Like so many of us, Seamus’s life is immersed in the GAA. On Saturday past, I spent the day in Cooraclare, West Clare, celebrating a precious life lost, and celebrating our precious community. Síle Callinan lost her battle against cystic fibrosis almost three years ago aged only 26, and this year, the third annual ladies 7s tournament in her honour was played, involving 12 ladies teams from all over the county.

The night before the action, I went into Tubridy’s bar in Doonbeg (the great Clare footballer David Tubridy was serving behind the bar) and my past life flashed before my eyes.

There, sitting at the bar, was Kieran O’Mahoney, a man built from granite.

I should know. A quarter of a century ago, during an epic two game series between ourselves and Munster, he hit me so hard my relations in New York felt it.

There are some boys whose hair you shouldn’t scuffle after scoring a goal. I used to think that the stars you saw in the cartoons when Jerry pushed a grandfather clock onto Tom’s head were in the artist’s imagination.

I can tell you that is not the case. That day in Omagh, I saw stars for a good 10 seconds. When I walked into the bar, a cheer went up.

O’Mahoney modestly described how it was “a good 50/50 fight with no other man getting involved.” God bless him for a liar.

Beforehand, I drank a pint with Colm Cooper in O’Doherty’s bar in Cooraclare.

Then, until it got dark we were on the Cooraclare pitch watching some terrific football and basking in the glow of what was happening.

Mickey Talty from Quilty (pictured) is the grandfather of Michael Talty, Síle’s still grieving fiancée (they were due to get married) and the main organiser of the event.

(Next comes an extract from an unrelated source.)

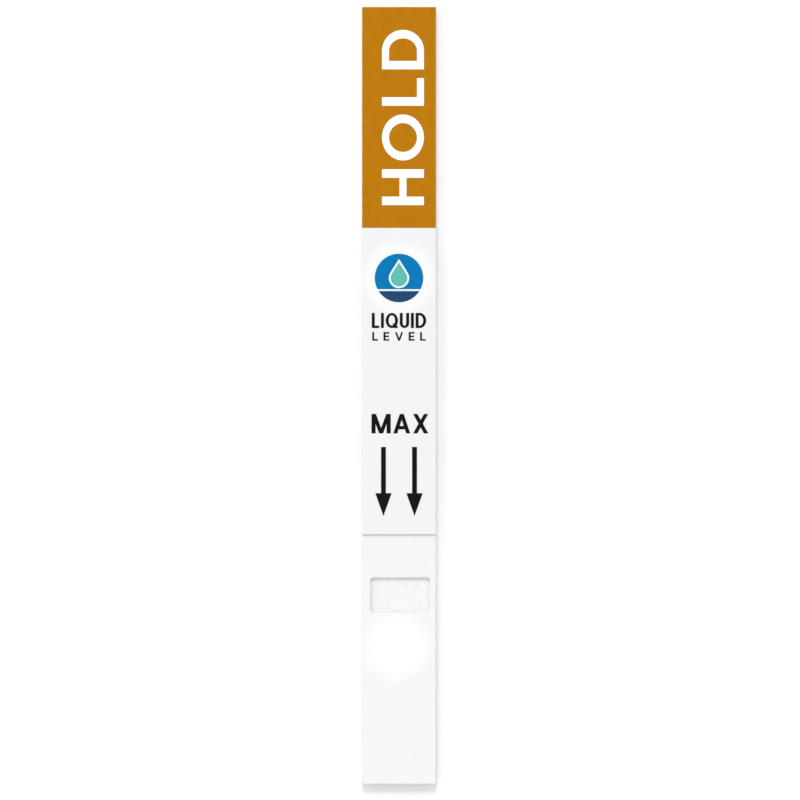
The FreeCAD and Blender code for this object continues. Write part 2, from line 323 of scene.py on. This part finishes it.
sample_felt = felt_copy(
    "sample_pad", "sample_pad_paper", cell_mm=0.2, layer_mm=0.06, sink_mm=0.022, seed=21,
)
sample_hairs = cut_edge_fibres(
    sample_felt, "sample_pad_hairs",
    per_mm2=7, length_mm=0.45, thickness_mm=cotton_fibre_mm, seed=22,
)

# The cover's window, and the loose fibres that lie on the pad in it. A fibre bends by up to
# most_bend, in radians, at each of its points.
cover_low, cover_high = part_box("sample_cover")
film_low, film_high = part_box("marking_film")
window_left_rim_mm, window_right_rim_mm = 0.87, 0.61
window_below_film_mm, window_height_mm = 4.45, 3.63
window_top = film_low.y - window_below_film_mm * MM
window_low = Vector((
    card_low.x + window_left_rim_mm * MM, window_top - window_height_mm * MM, cover_low.z,
))
window_high = Vector((card_high.x - window_right_rim_mm * MM, window_top, cover_low.z))
window_size = window_high - window_low
lying_per_mm2, lying_points = 12, 5
shortest_step_mm, longest_step_mm = 0.12, 0.35
most_bend, least_sunk_mm, edge_gap_mm = 0.5, 0.003, 0.05
draw_lying = random.Random(23)
lying_count = round(window_size.x * window_size.y / MM ** 2 * lying_per_mm2)
lying_starts = []
for _ in range(lying_count):
    across, up = draw_lying.random(), draw_lying.random()
    lying_starts.append((window_low + Vector((window_size.x * across, window_size.y * up, 0)),))


def lying_path(start):
    """A fibre pressed flat on the pad, gently curved, and moved in where it would pass the edge."""
    heading = draw_lying.uniform(0, 2 * math.pi)
    step = draw_lying.uniform(shortest_step_mm, longest_step_mm) * MM
    path = []
    point = start.copy()
    for _ in range(lying_points):
        sunk = draw_lying.uniform(-cotton_fibre_mm, -least_sunk_mm) * MM
        path.append(point + Vector((0, 0, sunk)))
        heading += draw_lying.uniform(-most_bend, most_bend)
        point = point + Vector((math.cos(heading), math.sin(heading), 0)) * step
    for axis in (0, 1):
        short = window_low[axis] + edge_gap_mm * MM - min(spot[axis] for spot in path)
        over = max(spot[axis] for spot in path) - (window_high[axis] - edge_gap_mm * MM)
        for spot in path:
            spot[axis] += max(short, 0) - max(over, 0)
    return path


window_fibres = fibres("sample_window_fibres", lying_starts, cotton_fibre_mm, lying_path)
for piece in (sample_felt, sample_hairs, window_fibres):
    piece.data.materials.append(cotton_paper)
    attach(piece, "root")
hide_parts("sample_pad")


# Absorbent pad
# The thickest layer, the same cotton paper in a heavier weight, which draws the liquid along.
# The label hides it, apart from its cut edges at the handle end.

absorbent_felt = felt_copy(
    "absorbent_pad", "absorbent_pad_paper", cell_mm=0.22, layer_mm=0.07, sink_mm=0.025, seed=31,
)
absorbent_hairs = cut_edge_fibres(
    absorbent_felt, "absorbent_pad_hairs",
    per_mm2=6, length_mm=0.5, thickness_mm=cotton_fibre_mm, seed=32,
)
for piece in (absorbent_felt, absorbent_hairs):
    piece.data.materials.append(cotton_paper)
    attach(piece, "root")
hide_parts("absorbent_pad")


# Sample cover
# A white polypropylene sheet, laid on the sample pad and tucked under the printed film. The
# window is punched out of it with round corners and a soft rim, and below the window the sheet
# is paler in a round patch.


def away_from(material, place, centre, inner, outer):
    """0 within inner of a point, 1 beyond outer, and a soft change between them."""
    offset = add_node(material, "ShaderNodeMapping", {
        "Vector": place, "Location": -centre,
    }).outputs["Vector"]
    distance = add_node(material, "ShaderNodeVectorMath", {
        "Vector": offset,
    }, operation="LENGTH").outputs["Value"]
    return add_node(material, "ShaderNodeMapRange", {
        "Value": distance, "From Min": inner, "From Max": outer,
    }, interpolation_type="SMOOTHSTEP").outputs["Result"]


# Calendered polypropylene is smooth, with a faint unevenness from the rolls, and the patch in
# it fades out with no edge. The sheet, the films and the inks are matted: they mirror the room
# less than their IOR alone would give, which is what the low specular level stands for.
matted = 0.2
calender_mm = 1.2
patch_below_window_mm, patch_left_of_middle_mm = 3.42, 0.26
patch_solid_mm, patch_faded_mm = 2.1, 4.3
patch_white = linear("#F1F2F1")
# The cover's upright cut sides are a shade greyer than its face: painted shade.
cover_sides_and_shade = [(0.0, "#DCDEDD"), (1.0, "#E5E7E6")]
patch = Vector((
    -patch_left_of_middle_mm * MM, window_low.y - patch_below_window_mm * MM, cover_high.z,
))
polypropylene, shader, place = surface(
    "calendered_white_polypropylene", roughness=0.5, ior=1.49, specular=matted,
)
calender = add_node(polypropylene, "ShaderNodeTexNoise", {
    "Vector": place, "Scale": 1 / (calender_mm * MM), "Detail": 3.0,
}).outputs["Fac"]
smooth_face = add_node(polypropylene, "ShaderNodeValToRGB", {"Fac": calender}, stops=[
    (0.3, "#E8E9E8"), (0.7, "#EAEBEA"),
]).outputs["Color"]
off_the_patch = away_from(
    polypropylene, place, patch, patch_solid_mm * MM, patch_faded_mm * MM,
)
patched_face = add_node(polypropylene, "ShaderNodeMix", {
    "Factor": off_the_patch, "A": patch_white, "B": smooth_face,
}, data_type="RGBA").outputs["Result"]
colour = with_shaded_cut_sides(polypropylene, place, "sample_cover", cover_sides_and_shade, patched_face)
coat(polypropylene, shader, colour, calender, depth_mm=0.004)
clad("sample_cover", polypropylene)


# Marking film
# White polyester film with adhesive below, printed before it is laid on. It runs from the cover
# to the handle label, and bridges flat over the membrane from one pad to the next.

# Polyester film is satin and a cooler white than the cover, very slightly wavy along the web.
# A denser white ground is printed under the symbol and fades out round it. At the cut edges a
# warm grey line of adhesive shows under the film's core, whose grey is painted shade.
web_wave_mm = 1.5
ground_solid_mm, ground_faded_mm = 0.6, 1.75
laminate_sides_and_shade = [(0.0, "#A8A79E"), (0.22, "#ACABA2"), (0.3, "#C3C6C8"), (1.0, "#D3D6D8")]
symbol_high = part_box("symbol_disc")[1]
symbol_radius = symbol_high.x
symbol = Vector((0, symbol_high.y - symbol_radius, film_high.z))
polyester, shader, place = surface(
    "white_polyester_film", roughness=0.38, ior=1.57, specular=matted,
)
off_the_ground = away_from(
    polyester, place, symbol,
    symbol_radius + ground_solid_mm * MM, symbol_radius + ground_faded_mm * MM,
)
web = add_node(polyester, "ShaderNodeTexNoise", {
    "Vector": place, "Scale": 1 / (web_wave_mm * MM), "Detail": 2.0,
}).outputs["Fac"]
printed_face = add_node(polyester, "ShaderNodeValToRGB", {"Fac": off_the_ground}, stops=[
    (0.0, "#EEEFEF"), (1.0, "#E6E8EA"),
]).outputs["Color"]
colour = with_shaded_cut_sides(polyester, place, "marking_film", laminate_sides_and_shade, printed_face)
coat(polyester, shader, colour, web, depth_mm=0.003)
clad("marking_film", polyester)


# Handle label
# The same film, flooded with ochre ink before it is cut, over the end where the strip is held.
# The knife bares its white core at the cut edges, drawn grey there as painted shade.

# Flooded ink is a strong, almost even ochre, with a faint mottle just under a millimetre across.
mottle_mm = 0.8
ochre_film, shader, place = surface(
    "ochre_printed_film", roughness=0.3, ior=1.52, specular=matted,
)
mottle = add_node(ochre_film, "ShaderNodeTexNoise", {
    "Vector": place, "Scale": 1 / (mottle_mm * MM), "Detail": 5.0,
}).outputs["Fac"]
flooded_face = add_node(ochre_film, "ShaderNodeValToRGB", {"Fac": mottle}, stops=[
    (0.3, "#B27200"), (0.7, "#B87702"),
]).outputs["Color"]
colour = with_shaded_cut_sides(ochre_film, place, "handle_label", laminate_sides_and_shade, flooded_face)
coat(ochre_film, shader, colour, mottle, depth_mm=0.003)
clad("handle_label", ochre_film)


# Print
# Screen-printed inks, each a thin raised coat on the label or the film. The symbol is a drop
# over a liquid, for the end that is dipped, and the arrows point to that end.

# Screen ink is an even colour with a soft gloss, and its skin keeps a trace of the screen. The
# threads of a real screen are about 0.1 mm apart, and the trace is drawn coarser, to show.
screen_trace_mm = 0.35


def ink(name, thin, full, roughness):
    """An ink of two close tones, with the skin that a print screen leaves."""
    material, shader, place = surface(name, roughness=roughness, ior=1.5, specular=matted)
    skin = add_node(material, "ShaderNodeTexNoise", {
        "Vector": place, "Scale": 1 / (screen_trace_mm * MM), "Detail": 4.0,
    }).outputs["Fac"]
    colour = add_node(material, "ShaderNodeValToRGB", {"Fac": skin}, stops=[
        (0.3, thin), (0.7, full),
    ]).outputs["Color"]
    coat(material, shader, colour, skin, depth_mm=0.004)
    return material


clad("handle_lettering", ink("white_screen_ink", "#FBFAF7", "#FFFEFC", roughness=0.5))
clad("symbol_disc", ink("blue_screen_ink", "#0071AD", "#0077B5", roughness=0.3))
clad("symbol_drop", ink("teal_screen_ink", "#58B4AA", "#60BAB0", roughness=0.3))
clad("symbol_liquid", ink("navy_screen_ink", "#1C4266", "#20496F", roughness=0.3))
black_ink = ink("black_screen_ink", "#0C0F10", "#090B0C", roughness=0.32)
for node_name in ("level_lettering", "max_lettering", "max_arrows"):
    clad(node_name, black_ink)


# Table, light and camera
# A plain white table, a large soft lamp from the handle end, a touch to the left, and a white
# room. The camera looks straight down, without perspective.

table_half_side_m = 1.5
table_shape = bmesh.new()
bmesh.ops.create_grid(table_shape, x_segments=1, y_segments=1, size=table_half_side_m)
table_mesh = bpy.data.meshes.new("table")
table_shape.to_mesh(table_mesh)
table_shape.free()
table = bpy.data.objects.new("table", table_mesh)
bpy.context.scene.collection.objects.link(table)
table_white, shader, _ = surface("white_table", roughness=0.9, ior=1.45)
shader.inputs["Base Color"].default_value = linear("#F9F9F9")
table_mesh.materials.append(table_white)

softbox_distance_m = 4.8
toward_softbox = Vector((-0.09, 1.0, 1.0)).normalized()
softbox_light = bpy.data.lights.new("key_softbox", "AREA")
softbox_light.shape = "RECTANGLE"
softbox_light.size = 1.2
softbox_light.size_y = 2.1
softbox_light.energy = 86.4
softbox = bpy.data.objects.new("key_softbox", softbox_light)
softbox.location = toward_softbox * softbox_distance_m
softbox.rotation_euler = toward_softbox.to_track_quat("Z", "Y").to_euler()
bpy.context.scene.collection.objects.link(softbox)

# The room is dimmer straight above, at the horizon and on its right side, and is lit up from
# the floor. That gives the strip its soft contact shadow, and a faint wider one on the right.
room = bpy.data.worlds.new("white_room")
room.use_nodes = True
direction = add_node(room, "ShaderNodeTexCoord").outputs["Generated"]
toward = add_node(room, "ShaderNodeSeparateXYZ", {"Vector": direction})
from_below = add_node(room, "ShaderNodeMapRange", {
    "Value": toward.outputs["Z"], "From Min": -1.0, "From Max": 1.0,
}).outputs["Result"]
by_height = add_node(room, "ShaderNodeValToRGB", {"Fac": from_below}, stops=[
    (0.49, "#FFFFFF"), (0.5, "#959595"), (0.8, "#FFFFFF"), (0.875, "#FFFFFF"), (0.975, "#6C6C6C"),
]).outputs["Color"]
from_left = add_node(room, "ShaderNodeMapRange", {
    "Value": toward.outputs["X"], "From Min": -1.0, "From Max": 1.0,
}).outputs["Result"]
by_side = add_node(room, "ShaderNodeValToRGB", {"Fac": from_left}, stops=[
    (0.3, "#FFFFFF"), (0.75, "#E8E8E8"),
]).outputs["Color"]
walls = add_node(room, "ShaderNodeMix", {
    "Factor": 1.0, "A": by_height, "B": by_side,
}, data_type="RGBA", blend_type="MULTIPLY").outputs["Result"]
room_light = room.node_tree.nodes["Background"]
room.node_tree.links.new(walls, room_light.inputs["Color"])
room_light.inputs["Strength"].default_value = 1.43
bpy.context.scene.world = room
bpy.context.scene.view_settings.view_transform = "Standard"

# The picture is 800 px square, and in it the strip is 777 px long with its middle at these px.
picture_px, strip_px, strip_centre_px = 800, 777, (399, 395.5)
camera_height_m = 0.3
metres_per_px = (card_high.y - card_low.y) / strip_px
camera_data = bpy.data.cameras.new("camera")
camera_data.type = "ORTHO"
camera_data.ortho_scale = picture_px * metres_per_px
camera = bpy.data.objects.new("camera", camera_data)
camera.location = (
    (picture_px / 2 - strip_centre_px[0]) * metres_per_px,
    (strip_centre_px[1] - picture_px / 2) * metres_per_px,
    camera_height_m,
)
bpy.context.scene.collection.objects.link(camera)
bpy.context.scene.camera = camera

I will not forget the warmth of his welcome or his sense of humour.

It was not a part of Ireland I was familiar with and I will be back there soon to explore this wonderful county and its people.

The GAA world continues to turn.

The autumnal magical club mystery tour resumes this weekend with Crossmaglen v Maghery and Ballymacnab v Granemore in the Athletic Grounds, where friends will gather and cheer on their lads. We will drink tea at half-time and catch up.

For foreigners, the GAA community must seem something wonderful. For us, this is par for the course, but we must never take it for granted.

Communities must be created and zealously maintained. Otherwise, we will wake up some morning and be England.